Now into July 2021: record low vacancies and rents continue to soar to record highs. Rents went up >20% in 18 of the nation’s 50 largest metros. 3 markets nearly hit 30% – Phoenix, Tampa, and West Palm Beach. This continues to be fueled by rising wages and favorable demographics – HUGE tailwind for the multifamily market.

Now, some people may argue that wage increase has not kept up with rent increase, so therefore it is not a factor – I disagree. Wage increase does not need to keep up, it simply means that people are either a) spending a higher percentage of their income on living (rent to income ratio), or b) not buying a home aka saving a big expense there, which goes straight to renting (graph below).

With all of this talk on rents skyrocketing, are owners printing money? Not exactly… yet. True ‘new lease’ rents surged 17.2% nationally in July, yet ‘lease revenue’ increased only 2.8%. Why? Many apartments are still affected by heavily discounted pandemic rates. Important definitions here:

  1. Renewal rents – when leases are renewed with the same tenant(s)

  2. New lease rent – when a unit is rented out at a new price

Since renewals account for ~50% of rental revenue, they are weighing down the skyrocketing new lease prices, until they overturn or renew at much higher prices (graph below).

While New Lease Rents Surge, Apartment Revenue Growth Remains Muted.jpg

Where is Boston in all of this? Only 5 of the nations largest metros are still behind pre-pandemic rents. OMG is Boston one of them?! No… but it barely made the cut. IMO we are a city that will never go out of style. Boston is a formidable city with a diverse set of economic drivers that will support it through times when other cities face market instability.

Most recently, as many of you know, the federal eviction moratorium ended. Some key points:

  1. This does not mean immediate evictions happen. The process can only work as fast as the local judicial process (likely to be very slow).

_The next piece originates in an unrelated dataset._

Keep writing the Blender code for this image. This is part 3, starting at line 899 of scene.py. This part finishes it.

  2. Local bans remain in some areas (including NY and CA).

  3. Any increase in evictions that ensues will look like a ‘spike’ but that is mostly because it will be increasing from near zero evictions.

  4. Thousands of people abused the moratorium, while the vast majority of people continued to pay, far more than headlines suggested.

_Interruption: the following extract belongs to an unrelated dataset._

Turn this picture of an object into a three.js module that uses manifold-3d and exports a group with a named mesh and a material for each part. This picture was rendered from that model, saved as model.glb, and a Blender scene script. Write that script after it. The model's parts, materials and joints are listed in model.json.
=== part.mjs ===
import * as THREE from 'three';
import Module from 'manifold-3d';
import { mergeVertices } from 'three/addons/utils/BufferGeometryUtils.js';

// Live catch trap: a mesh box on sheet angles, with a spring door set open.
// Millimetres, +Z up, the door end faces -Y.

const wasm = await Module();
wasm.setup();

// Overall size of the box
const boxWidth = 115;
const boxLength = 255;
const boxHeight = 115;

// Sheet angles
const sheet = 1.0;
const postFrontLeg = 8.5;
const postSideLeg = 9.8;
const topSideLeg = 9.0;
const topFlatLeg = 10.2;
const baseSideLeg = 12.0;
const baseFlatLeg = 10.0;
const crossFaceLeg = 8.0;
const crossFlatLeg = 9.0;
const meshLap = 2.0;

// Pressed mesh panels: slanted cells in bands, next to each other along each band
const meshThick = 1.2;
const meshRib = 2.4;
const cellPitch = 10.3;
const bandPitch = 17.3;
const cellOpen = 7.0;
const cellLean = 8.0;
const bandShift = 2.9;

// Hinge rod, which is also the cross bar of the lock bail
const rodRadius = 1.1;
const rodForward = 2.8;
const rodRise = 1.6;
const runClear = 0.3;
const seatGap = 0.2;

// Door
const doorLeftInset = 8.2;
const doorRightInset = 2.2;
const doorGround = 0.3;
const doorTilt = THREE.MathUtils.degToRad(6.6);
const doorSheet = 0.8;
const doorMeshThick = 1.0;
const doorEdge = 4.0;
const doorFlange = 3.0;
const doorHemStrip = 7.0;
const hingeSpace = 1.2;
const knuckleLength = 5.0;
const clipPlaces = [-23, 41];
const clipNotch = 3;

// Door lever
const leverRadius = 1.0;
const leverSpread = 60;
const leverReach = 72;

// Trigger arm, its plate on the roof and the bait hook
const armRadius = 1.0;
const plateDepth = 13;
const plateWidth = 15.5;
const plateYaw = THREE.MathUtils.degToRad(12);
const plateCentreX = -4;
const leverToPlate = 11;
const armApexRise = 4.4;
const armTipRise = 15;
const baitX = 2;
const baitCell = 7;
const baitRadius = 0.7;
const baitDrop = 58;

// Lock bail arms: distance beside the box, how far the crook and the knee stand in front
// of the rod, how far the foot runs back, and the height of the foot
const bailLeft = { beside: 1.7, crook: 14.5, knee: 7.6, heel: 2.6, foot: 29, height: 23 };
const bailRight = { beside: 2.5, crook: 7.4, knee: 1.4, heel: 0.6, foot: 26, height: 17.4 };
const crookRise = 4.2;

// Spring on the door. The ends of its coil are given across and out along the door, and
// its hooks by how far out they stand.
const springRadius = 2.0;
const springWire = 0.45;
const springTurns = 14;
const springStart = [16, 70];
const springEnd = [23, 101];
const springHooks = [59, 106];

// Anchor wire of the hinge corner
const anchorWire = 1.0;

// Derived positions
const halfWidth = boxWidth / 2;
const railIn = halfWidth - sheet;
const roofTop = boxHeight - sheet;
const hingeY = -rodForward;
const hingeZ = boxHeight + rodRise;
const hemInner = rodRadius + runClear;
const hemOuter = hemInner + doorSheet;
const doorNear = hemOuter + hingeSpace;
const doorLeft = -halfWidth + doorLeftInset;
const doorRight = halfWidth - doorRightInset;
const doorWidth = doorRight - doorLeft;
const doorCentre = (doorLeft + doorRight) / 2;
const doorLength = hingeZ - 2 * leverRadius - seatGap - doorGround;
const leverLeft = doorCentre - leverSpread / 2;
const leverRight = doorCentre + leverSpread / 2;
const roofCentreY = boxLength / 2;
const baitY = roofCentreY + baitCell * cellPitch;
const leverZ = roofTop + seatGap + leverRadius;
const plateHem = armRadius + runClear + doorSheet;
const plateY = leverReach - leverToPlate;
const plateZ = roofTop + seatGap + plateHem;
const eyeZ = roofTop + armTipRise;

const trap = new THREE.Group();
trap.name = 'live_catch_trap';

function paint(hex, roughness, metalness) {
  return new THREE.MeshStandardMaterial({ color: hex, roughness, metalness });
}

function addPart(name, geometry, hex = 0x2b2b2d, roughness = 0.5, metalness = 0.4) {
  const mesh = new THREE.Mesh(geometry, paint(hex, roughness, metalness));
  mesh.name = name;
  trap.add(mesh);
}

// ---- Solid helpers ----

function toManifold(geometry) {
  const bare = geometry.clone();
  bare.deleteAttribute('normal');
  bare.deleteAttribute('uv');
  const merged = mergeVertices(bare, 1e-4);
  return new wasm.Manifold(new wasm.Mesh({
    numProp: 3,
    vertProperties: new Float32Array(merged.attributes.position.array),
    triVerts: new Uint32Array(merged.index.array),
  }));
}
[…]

Landlords can get a bad rap, but in reality they did help many renters – they want to get rid of the abusers. Overall, this is a big win for multifamily.

My final thoughts:

  1. I am bullish on multifamily. Sure, I may be biased, but hopefully this data helps my case.

  2. Inflation is higher than interest rates. This means you are BORROWING MONEY FOR FREE. Go buy a multifamily if and when you can.

  3. People are getting higher wages and want the flexibility to WFH and travel to different cities – that means renting your units.

  4. There is just too much demand and not enough supply to stop rent growth.